Given data
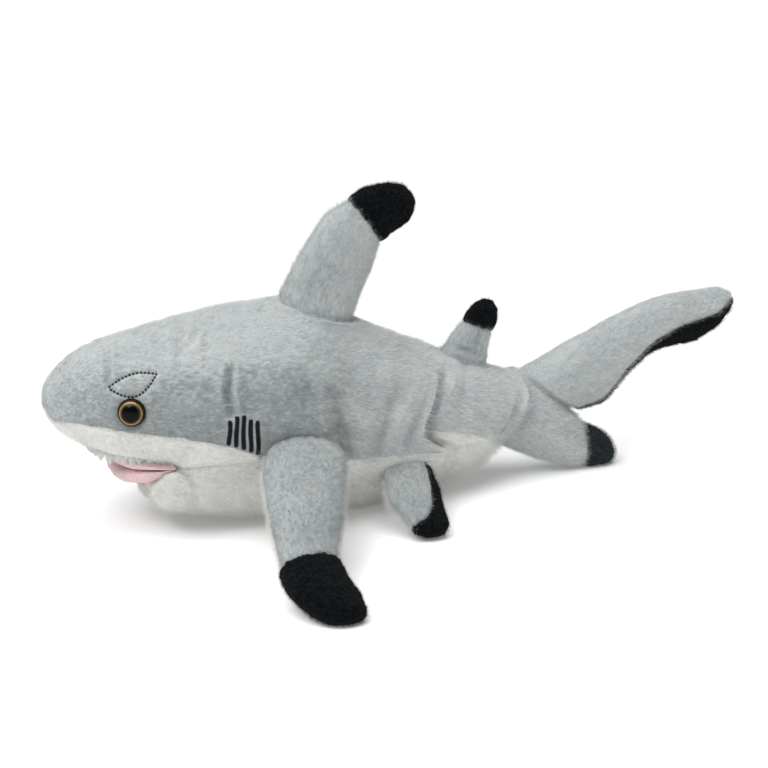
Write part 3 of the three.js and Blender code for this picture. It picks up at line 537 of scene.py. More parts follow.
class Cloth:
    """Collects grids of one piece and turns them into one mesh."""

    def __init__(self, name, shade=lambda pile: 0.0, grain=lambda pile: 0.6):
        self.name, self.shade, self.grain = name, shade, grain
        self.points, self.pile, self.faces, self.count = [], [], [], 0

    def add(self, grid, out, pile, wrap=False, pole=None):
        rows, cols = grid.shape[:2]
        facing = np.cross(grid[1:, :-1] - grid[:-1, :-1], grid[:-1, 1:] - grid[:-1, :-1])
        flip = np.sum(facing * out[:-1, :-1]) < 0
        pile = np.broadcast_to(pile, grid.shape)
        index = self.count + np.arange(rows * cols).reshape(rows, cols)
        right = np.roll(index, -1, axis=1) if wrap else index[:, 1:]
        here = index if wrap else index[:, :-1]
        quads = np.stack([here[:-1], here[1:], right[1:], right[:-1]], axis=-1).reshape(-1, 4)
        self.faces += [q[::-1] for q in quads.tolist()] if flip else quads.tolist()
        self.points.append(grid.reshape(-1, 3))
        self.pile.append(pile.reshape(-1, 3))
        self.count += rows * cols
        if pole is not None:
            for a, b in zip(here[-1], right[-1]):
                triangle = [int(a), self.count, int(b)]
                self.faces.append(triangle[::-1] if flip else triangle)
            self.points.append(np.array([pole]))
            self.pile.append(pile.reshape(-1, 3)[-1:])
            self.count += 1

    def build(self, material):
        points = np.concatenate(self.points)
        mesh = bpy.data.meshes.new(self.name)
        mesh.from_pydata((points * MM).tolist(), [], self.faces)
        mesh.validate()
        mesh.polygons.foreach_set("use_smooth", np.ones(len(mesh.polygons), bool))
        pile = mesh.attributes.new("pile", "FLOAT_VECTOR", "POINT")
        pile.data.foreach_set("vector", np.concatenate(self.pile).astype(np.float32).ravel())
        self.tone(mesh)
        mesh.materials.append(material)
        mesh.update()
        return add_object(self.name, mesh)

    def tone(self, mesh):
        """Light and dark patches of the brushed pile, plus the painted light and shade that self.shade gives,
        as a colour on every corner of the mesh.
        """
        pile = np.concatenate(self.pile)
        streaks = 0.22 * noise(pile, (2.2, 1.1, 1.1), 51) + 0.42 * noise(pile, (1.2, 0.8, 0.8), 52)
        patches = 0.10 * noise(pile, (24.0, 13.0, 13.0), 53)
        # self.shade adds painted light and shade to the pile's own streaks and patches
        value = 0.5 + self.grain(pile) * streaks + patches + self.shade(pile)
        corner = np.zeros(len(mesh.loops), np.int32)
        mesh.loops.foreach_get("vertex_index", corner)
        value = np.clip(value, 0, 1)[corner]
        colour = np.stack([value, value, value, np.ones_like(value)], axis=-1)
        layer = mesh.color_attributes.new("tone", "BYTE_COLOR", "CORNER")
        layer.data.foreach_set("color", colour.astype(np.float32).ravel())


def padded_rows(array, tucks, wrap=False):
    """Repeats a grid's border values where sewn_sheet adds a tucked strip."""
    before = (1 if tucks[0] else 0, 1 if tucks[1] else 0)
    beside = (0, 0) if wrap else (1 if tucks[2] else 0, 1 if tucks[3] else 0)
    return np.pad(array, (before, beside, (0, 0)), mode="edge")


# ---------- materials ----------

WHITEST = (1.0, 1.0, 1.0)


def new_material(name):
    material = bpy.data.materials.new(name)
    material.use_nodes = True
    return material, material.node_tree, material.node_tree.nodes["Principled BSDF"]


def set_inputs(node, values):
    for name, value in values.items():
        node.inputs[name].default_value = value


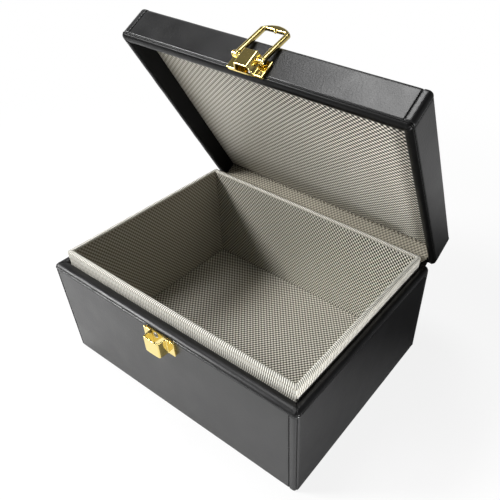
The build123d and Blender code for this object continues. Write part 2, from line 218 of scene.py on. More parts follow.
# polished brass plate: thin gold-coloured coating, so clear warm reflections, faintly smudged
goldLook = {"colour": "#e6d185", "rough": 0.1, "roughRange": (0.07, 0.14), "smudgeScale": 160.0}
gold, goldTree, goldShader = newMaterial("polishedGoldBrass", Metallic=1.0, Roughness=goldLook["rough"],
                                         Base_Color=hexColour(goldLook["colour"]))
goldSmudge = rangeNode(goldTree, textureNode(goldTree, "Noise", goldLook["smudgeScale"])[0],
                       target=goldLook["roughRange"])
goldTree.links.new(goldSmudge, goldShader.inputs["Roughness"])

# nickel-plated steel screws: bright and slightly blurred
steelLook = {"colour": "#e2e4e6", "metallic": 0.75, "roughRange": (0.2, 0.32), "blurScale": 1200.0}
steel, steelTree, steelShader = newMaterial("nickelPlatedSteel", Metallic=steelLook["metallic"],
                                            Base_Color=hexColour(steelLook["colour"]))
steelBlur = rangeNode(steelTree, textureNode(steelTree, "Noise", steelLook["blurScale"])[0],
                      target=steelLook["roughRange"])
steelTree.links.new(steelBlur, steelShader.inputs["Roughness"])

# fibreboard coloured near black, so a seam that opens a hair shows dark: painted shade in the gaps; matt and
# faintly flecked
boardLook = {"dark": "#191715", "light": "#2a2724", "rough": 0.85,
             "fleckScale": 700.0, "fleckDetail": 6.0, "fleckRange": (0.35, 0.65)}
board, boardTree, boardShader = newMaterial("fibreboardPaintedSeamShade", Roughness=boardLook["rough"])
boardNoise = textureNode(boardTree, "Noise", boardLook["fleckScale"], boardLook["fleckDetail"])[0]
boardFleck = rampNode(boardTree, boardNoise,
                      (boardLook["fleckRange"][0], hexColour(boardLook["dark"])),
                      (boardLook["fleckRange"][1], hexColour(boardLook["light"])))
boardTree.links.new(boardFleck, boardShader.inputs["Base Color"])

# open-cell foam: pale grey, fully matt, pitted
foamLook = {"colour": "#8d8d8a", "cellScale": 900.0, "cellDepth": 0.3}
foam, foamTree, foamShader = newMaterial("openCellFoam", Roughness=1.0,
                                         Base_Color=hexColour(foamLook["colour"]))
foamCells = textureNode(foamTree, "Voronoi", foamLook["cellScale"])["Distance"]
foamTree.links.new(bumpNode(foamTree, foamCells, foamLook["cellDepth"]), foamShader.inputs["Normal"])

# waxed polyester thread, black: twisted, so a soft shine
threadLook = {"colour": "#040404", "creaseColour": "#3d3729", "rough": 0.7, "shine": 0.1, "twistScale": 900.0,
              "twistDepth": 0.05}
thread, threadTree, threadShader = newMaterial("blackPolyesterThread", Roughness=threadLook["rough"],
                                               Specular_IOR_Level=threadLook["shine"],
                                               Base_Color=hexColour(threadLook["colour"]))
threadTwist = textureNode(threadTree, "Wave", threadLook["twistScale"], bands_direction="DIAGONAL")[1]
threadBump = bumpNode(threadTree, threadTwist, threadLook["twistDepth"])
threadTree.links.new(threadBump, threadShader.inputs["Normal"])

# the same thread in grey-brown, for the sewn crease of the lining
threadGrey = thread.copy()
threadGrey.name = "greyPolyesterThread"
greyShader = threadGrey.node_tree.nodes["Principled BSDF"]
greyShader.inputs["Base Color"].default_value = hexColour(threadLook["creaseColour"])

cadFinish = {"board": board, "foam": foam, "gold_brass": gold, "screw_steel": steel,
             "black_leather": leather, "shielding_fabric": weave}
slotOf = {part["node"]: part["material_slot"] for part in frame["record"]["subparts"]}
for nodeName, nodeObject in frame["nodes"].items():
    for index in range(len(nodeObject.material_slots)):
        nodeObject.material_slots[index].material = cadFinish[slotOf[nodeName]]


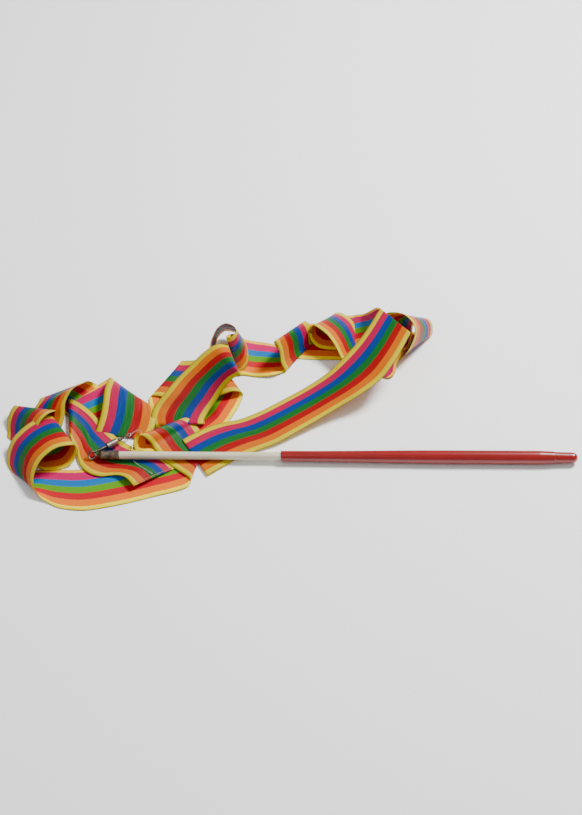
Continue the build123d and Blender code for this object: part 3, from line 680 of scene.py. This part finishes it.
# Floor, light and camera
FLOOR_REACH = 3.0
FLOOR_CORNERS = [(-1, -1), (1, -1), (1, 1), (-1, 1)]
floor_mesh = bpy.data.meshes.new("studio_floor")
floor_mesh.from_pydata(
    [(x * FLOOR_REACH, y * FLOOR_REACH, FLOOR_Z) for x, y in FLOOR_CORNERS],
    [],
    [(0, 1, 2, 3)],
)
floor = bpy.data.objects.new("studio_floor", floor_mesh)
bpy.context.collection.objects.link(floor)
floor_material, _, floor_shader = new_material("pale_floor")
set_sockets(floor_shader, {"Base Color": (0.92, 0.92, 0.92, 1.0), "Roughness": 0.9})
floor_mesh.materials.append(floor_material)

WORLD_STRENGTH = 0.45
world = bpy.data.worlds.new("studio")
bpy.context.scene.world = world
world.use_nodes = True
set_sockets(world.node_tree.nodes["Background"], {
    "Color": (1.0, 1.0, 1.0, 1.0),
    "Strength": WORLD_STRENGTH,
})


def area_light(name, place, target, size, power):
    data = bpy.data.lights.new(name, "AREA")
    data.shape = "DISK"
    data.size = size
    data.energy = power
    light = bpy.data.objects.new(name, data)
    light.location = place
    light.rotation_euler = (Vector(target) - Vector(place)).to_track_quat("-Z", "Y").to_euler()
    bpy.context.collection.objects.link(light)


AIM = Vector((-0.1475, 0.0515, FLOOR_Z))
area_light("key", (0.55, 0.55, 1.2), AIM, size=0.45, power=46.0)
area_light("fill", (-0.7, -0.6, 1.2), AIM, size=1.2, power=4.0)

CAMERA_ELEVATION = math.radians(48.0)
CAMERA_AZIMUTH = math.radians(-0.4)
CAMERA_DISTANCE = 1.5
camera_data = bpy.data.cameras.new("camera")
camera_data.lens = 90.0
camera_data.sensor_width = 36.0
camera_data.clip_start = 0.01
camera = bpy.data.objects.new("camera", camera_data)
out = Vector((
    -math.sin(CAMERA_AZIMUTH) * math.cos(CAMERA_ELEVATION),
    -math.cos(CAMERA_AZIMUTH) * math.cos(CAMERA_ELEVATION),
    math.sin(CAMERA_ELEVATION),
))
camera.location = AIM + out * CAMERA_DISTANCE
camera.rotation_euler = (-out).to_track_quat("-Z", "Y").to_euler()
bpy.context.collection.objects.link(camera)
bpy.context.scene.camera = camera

Work required
Write out again, exactly, the lines from the start of the entries up to and including the one with "self.points, self.pile, self.faces, self.count". Nothing else belongs in the reply.

Full response
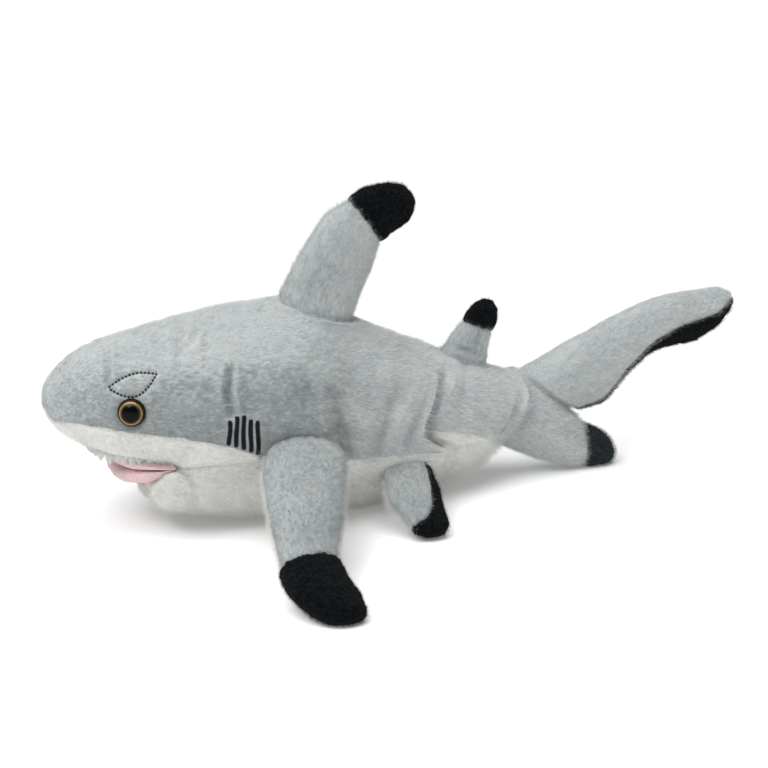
Write part 3 of the three.js and Blender code for this picture. It picks up at line 537 of scene.py. More parts follow.
class Cloth:
    """Collects grids of one piece and turns them into one mesh."""

    def __init__(self, name, shade=lambda pile: 0.0, grain=lambda pile: 0.6):
        self.name, self.shade, self.grain = name, shade, grain
        self.points, self.pile, self.faces, self.count = [], [], [], 0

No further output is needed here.